Given information:
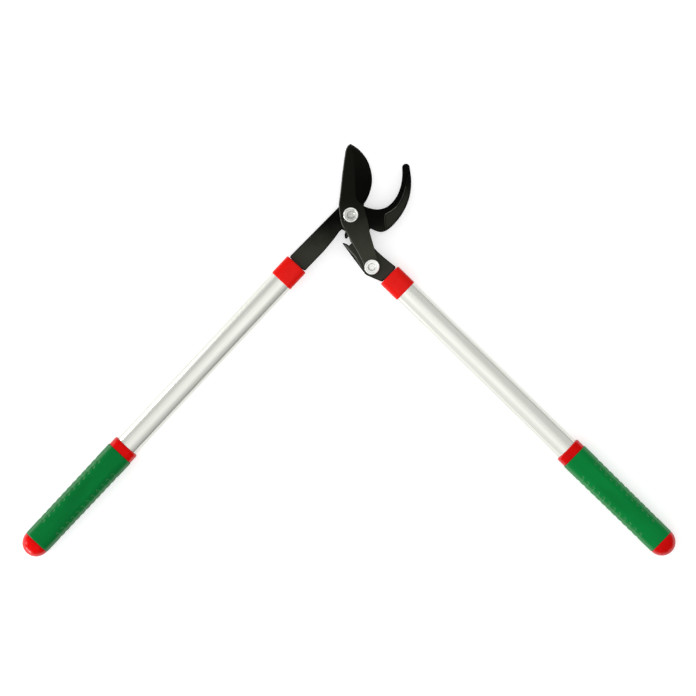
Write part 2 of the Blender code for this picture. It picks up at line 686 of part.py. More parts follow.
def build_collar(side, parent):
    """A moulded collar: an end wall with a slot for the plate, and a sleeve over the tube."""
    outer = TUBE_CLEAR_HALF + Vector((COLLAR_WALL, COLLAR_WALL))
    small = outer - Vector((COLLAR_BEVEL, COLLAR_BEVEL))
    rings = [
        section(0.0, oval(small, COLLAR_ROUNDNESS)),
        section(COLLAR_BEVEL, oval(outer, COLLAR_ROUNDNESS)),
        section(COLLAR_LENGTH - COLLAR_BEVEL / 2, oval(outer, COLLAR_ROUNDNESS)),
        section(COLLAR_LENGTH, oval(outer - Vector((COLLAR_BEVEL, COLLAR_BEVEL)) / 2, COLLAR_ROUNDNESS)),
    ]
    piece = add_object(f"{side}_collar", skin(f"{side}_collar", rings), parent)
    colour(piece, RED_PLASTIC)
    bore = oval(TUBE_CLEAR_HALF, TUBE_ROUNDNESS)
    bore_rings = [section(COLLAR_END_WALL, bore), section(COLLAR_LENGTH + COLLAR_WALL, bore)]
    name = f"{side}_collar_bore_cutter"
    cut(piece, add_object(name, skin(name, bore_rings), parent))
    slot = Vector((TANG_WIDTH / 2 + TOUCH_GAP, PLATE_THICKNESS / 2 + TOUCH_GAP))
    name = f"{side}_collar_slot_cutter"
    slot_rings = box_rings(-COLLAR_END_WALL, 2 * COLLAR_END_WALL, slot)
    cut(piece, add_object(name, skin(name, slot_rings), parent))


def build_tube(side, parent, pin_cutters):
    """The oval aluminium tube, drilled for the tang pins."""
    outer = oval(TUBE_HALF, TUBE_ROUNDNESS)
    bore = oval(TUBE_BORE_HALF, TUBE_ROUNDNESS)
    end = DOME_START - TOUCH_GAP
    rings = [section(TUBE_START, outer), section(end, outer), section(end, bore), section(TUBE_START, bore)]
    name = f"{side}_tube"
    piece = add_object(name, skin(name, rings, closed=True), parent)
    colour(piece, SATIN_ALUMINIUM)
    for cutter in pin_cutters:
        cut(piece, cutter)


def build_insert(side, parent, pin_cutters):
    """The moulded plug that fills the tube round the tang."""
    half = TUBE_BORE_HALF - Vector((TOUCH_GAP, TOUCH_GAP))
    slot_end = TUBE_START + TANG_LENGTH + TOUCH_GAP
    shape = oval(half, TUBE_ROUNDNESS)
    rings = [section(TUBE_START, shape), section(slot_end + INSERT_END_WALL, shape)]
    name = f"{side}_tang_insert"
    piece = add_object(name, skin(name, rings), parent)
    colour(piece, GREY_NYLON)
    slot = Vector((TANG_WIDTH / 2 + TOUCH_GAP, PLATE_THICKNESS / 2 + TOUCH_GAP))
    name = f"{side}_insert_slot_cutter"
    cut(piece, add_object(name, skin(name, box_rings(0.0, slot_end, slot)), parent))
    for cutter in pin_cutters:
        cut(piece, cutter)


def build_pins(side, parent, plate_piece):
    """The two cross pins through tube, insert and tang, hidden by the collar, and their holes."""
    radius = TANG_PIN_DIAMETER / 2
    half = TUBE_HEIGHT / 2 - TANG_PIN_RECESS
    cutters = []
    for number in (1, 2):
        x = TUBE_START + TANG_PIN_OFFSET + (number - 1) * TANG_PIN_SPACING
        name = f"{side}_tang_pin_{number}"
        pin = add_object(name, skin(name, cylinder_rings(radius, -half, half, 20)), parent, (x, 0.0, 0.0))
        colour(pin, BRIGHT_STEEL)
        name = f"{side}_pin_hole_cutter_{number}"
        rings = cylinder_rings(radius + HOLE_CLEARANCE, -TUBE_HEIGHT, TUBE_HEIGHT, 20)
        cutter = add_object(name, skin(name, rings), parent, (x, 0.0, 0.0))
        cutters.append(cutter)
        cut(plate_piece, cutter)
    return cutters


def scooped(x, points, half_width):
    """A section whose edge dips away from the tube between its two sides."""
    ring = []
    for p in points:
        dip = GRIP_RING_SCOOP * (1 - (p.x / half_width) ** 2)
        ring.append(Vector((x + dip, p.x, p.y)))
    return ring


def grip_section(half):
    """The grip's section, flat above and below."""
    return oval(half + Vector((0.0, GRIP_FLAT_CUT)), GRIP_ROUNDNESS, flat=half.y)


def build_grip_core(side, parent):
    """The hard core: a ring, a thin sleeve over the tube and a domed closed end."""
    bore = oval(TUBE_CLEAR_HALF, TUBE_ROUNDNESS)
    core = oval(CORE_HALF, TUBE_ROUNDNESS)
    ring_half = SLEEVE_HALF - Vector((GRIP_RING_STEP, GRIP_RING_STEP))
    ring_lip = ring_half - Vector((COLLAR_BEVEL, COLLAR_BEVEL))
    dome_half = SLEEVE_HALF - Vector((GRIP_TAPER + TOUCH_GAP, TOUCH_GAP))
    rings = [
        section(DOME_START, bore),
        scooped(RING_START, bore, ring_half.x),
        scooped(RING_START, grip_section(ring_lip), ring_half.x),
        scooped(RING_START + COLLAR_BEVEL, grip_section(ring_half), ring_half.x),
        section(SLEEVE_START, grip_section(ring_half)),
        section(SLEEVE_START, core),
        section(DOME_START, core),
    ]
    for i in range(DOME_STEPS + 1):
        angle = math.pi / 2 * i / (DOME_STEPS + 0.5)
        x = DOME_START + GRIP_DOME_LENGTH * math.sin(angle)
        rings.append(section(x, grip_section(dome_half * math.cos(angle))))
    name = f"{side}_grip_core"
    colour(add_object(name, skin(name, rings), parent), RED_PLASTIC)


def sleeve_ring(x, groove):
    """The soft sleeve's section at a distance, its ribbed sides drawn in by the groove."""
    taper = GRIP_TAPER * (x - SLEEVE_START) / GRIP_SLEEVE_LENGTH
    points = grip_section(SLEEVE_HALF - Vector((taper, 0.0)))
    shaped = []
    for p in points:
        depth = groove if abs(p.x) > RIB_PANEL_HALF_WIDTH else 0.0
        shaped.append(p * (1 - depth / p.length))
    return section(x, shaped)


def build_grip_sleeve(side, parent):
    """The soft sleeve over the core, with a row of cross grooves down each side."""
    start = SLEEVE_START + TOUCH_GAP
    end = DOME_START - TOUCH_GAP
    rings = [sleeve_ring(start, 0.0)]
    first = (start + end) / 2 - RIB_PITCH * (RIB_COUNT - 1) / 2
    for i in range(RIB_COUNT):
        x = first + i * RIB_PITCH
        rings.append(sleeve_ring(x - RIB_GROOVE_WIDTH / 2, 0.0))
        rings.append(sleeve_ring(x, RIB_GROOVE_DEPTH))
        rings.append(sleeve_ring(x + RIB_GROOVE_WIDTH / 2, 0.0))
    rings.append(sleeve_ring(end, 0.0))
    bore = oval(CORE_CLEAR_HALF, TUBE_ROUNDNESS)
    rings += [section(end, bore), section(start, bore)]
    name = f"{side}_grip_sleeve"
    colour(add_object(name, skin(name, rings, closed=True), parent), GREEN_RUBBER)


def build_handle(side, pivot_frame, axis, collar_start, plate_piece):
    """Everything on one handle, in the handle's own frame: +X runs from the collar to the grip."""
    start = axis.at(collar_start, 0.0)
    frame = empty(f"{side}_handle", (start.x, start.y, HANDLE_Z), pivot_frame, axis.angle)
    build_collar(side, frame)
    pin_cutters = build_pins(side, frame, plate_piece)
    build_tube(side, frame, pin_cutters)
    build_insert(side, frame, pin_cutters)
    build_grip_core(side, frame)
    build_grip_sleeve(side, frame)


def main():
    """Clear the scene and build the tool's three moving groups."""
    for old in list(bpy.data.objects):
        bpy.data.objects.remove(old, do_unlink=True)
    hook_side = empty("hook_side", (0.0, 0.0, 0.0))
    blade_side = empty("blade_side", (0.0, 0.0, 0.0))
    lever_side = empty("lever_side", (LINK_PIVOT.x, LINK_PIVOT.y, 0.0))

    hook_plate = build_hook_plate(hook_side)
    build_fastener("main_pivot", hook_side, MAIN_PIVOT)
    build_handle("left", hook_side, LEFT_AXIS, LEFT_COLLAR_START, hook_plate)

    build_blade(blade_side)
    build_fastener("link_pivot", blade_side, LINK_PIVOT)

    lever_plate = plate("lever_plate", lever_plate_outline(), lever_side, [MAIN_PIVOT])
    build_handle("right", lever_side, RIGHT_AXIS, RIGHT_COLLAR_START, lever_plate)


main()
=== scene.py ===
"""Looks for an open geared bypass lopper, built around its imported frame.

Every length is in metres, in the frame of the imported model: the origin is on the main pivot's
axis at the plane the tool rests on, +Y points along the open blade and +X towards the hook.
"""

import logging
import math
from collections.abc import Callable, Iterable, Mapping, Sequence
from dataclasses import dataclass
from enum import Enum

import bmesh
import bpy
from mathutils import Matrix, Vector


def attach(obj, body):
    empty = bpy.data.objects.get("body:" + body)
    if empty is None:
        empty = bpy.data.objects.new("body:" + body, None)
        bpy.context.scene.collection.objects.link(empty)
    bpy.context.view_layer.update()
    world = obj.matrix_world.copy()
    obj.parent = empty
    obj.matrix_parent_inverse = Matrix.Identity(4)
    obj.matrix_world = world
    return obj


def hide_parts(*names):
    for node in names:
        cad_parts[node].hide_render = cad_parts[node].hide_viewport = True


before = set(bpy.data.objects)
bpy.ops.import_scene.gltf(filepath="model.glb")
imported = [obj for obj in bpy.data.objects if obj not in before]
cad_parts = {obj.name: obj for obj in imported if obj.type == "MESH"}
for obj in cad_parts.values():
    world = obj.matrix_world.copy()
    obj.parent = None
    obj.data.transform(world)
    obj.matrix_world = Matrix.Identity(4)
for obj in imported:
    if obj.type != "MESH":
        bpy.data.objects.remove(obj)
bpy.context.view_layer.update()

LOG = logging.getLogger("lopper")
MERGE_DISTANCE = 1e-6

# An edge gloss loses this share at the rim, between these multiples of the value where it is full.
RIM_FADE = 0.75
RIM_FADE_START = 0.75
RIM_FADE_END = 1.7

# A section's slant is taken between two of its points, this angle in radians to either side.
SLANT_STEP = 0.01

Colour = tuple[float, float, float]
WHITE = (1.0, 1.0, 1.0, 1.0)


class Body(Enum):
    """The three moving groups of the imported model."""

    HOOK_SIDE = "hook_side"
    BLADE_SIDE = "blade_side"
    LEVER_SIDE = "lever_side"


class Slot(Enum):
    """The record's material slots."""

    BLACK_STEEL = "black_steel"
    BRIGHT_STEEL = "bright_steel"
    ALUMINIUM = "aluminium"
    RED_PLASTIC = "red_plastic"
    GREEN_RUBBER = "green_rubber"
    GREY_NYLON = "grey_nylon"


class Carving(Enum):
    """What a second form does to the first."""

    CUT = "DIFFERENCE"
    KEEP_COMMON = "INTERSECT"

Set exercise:
Copy out only the lines above from the one with "build_blade(blade_side)" to the one with "from mathutils import Matrix, Vector", inclusive, exactly as they stand.

Final result:
    build_blade(blade_side)
    build_fastener("link_pivot", blade_side, LINK_PIVOT)

    lever_plate = plate("lever_plate", lever_plate_outline(), lever_side, [MAIN_PIVOT])
    build_handle("right", lever_side, RIGHT_AXIS, RIGHT_COLLAR_START, lever_plate)


main()
=== scene.py ===
"""Looks for an open geared bypass lopper, built around its imported frame.

Every length is in metres, in the frame of the imported model: the origin is on the main pivot's
axis at the plane the tool rests on, +Y points along the open blade and +X towards the hook.
"""

import logging
import math
from collections.abc import Callable, Iterable, Mapping, Sequence
from dataclasses import dataclass
from enum import Enum

import bmesh
import bpy
from mathutils import Matrix, Vector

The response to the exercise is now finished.